Subscriber questions #1: Is Dallas on the Atlantic Coast?
And was I wrong about Ramaswamentum?
Hello, and welcome to the first-ever Silver Bulletin subscriber questions thread!
Let’s go over the ground rules:
This is an opportunity for paid subscribers to ask me questions about pretty much anything. Unpaid subscribers, I love ‘ya too, and there’s still plenty of free content. But, this is one of the perks I specifically promised for paid subscribers.
Good topics include: politics and elections, sports (especially the NBA), the media (including how the newsletter business is going), economics, poker/gambling, and maybe a bit of food and travel. There aren’t any bad topics, but I’ll probably disappoint you by not knowing that much about contemporary TV and movies, and I tend not to have well-formulated opinions about foreign policy. But my interests are always evolving and it doesn’t hurt to try.
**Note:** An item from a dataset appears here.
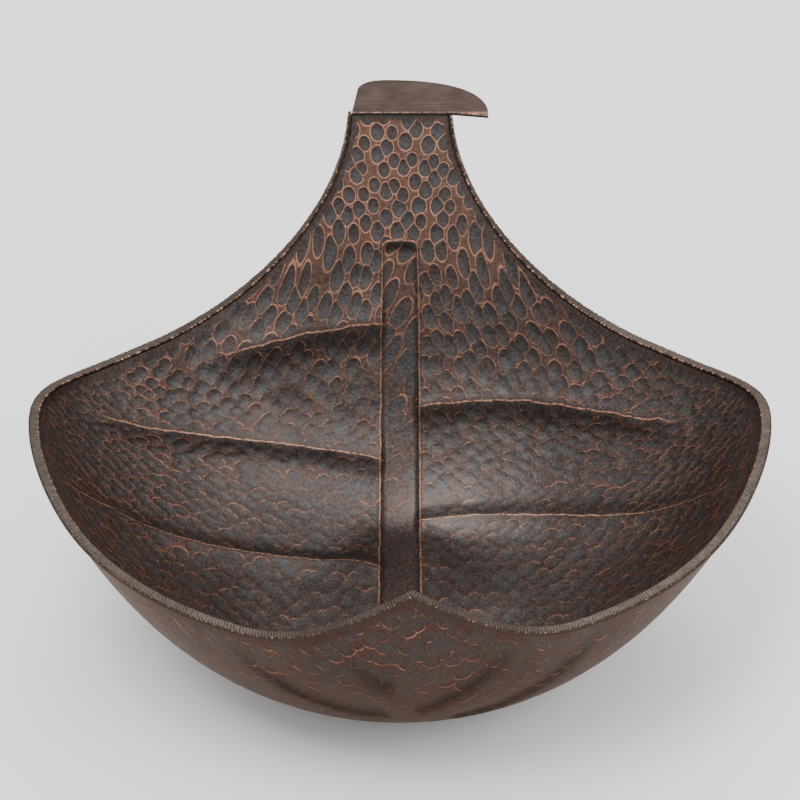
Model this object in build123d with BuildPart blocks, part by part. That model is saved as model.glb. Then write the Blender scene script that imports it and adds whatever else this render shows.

If I don’t answer your question, that doesn’t mean it was a bad question. Sometimes a question may inspire a full-length post weeks or months down the road.
Questions can be asked in the comments below, or you can email me questions. If you email me a question, please (i) make it clear that you’re asking a question that I can post publicly and (ii) indicate how you’d like to be identified (anonymous is OK).
Here’s what we’re going to try. In each question thread, I’ll answer questions from the previous thread and solicit new questions for the next thread. Q&A threads will be posted somewhere between three weeks and a month apart from one another.
You are more than welcome to post comments that aren’t questions.
If there are questions others have asked that you’re really interested in, favorite them in the comments and I’ll try to give them priority.
I’ll aim to answer on the order of five questions per thread. The first question or two will be in front of the paywall and the rest will be behind the paywall.
Since I haven’t solicited questions publicly yet, I don’t have five of them to answer this time. But I did ask for one question each from our friends Nathan Redd and Nathaniel Bleu just to show you how this works.
Thanks for the question, Nathan. I think my college football realignment takes are not particularly spicy at all. However, I’m going to come in a little hotter here. I get why the ACC is doing this, at least for Cal and Stanford. But I think SMU is the worst conference realignment move since the Big Ten added Rutgers.
Cal and particularly Stanford are relatively desirable assets, schools that are pretty close to fitting the standards even of the Big Ten. They are, obviously, excellent academically, they are very good in the non-football, non-basketball sports, and they’re in a major market, although the Bay Area scores very low on football avidity.
They are also in California — so do they belong in something called the Atlantic Coast Conference? Well, that’s not ideal — and in the long run, I’d hope college football would return to a system where geography plays a larger role. But at least they’re near a coast of some kind and have some cultural commonalities with the ACC schools.
I analogize the situation to something like this: you live in North Carolina, and your brother/sister is a single parent raising twins in California who are about to enter their senior year of high school. Suddenly, your sibling is forced to transfer to some far-flung foreign country like Kuwait for work or military service. The twins really aren’t having it, so you offer to take them in for the year, where you have a nice big home in a good school district and two kids of your own. It’s certainly not ideal, but it’s a nice thing to do and might work well enough as a patchwork solution. You’re all part of the same extended family.
SMU is a more like — I don’t know, like inviting in some random swingers you met on the Internet to live with you. Look, SMU is a decent academic school, and it’s in Dallas. But overall, it ranks pretty low on the attributes that a major conference would want. It also doesn’t have much in the way of rivalries with any current ACC school; at least Cal and Stanford have one another. I don’t think it’s great for the conference’s brand as the ACC had been one of the more geographically and culturally coherent conferences.
To me, this reads as a very defensive move, with the ACC (perhaps seeing what happened to the Pac-12) protecting its downside and making sure it has enough members to survive if it loses schools like Florida State in the next realignment. It probably entrenches a de facto relegation system where the Big Ten and SEC represent the top tier of college football (with ACC schools like FSU, North Carolina, Clemson and Miami likely to eventually join them) and the ACC and the Big 12 as the next tier down.
Nathaniel Bleu: Well, mister. It’s been a month since you predicted that Vivek Ramaswamay would rise in the polls following the first Republican debate. Has he? Or is this one of your bad predictions — it wouldn’t be the first time, Nate!
Although, maybe the fact that he didn’t get a polling bounce in a good sign in a weird way.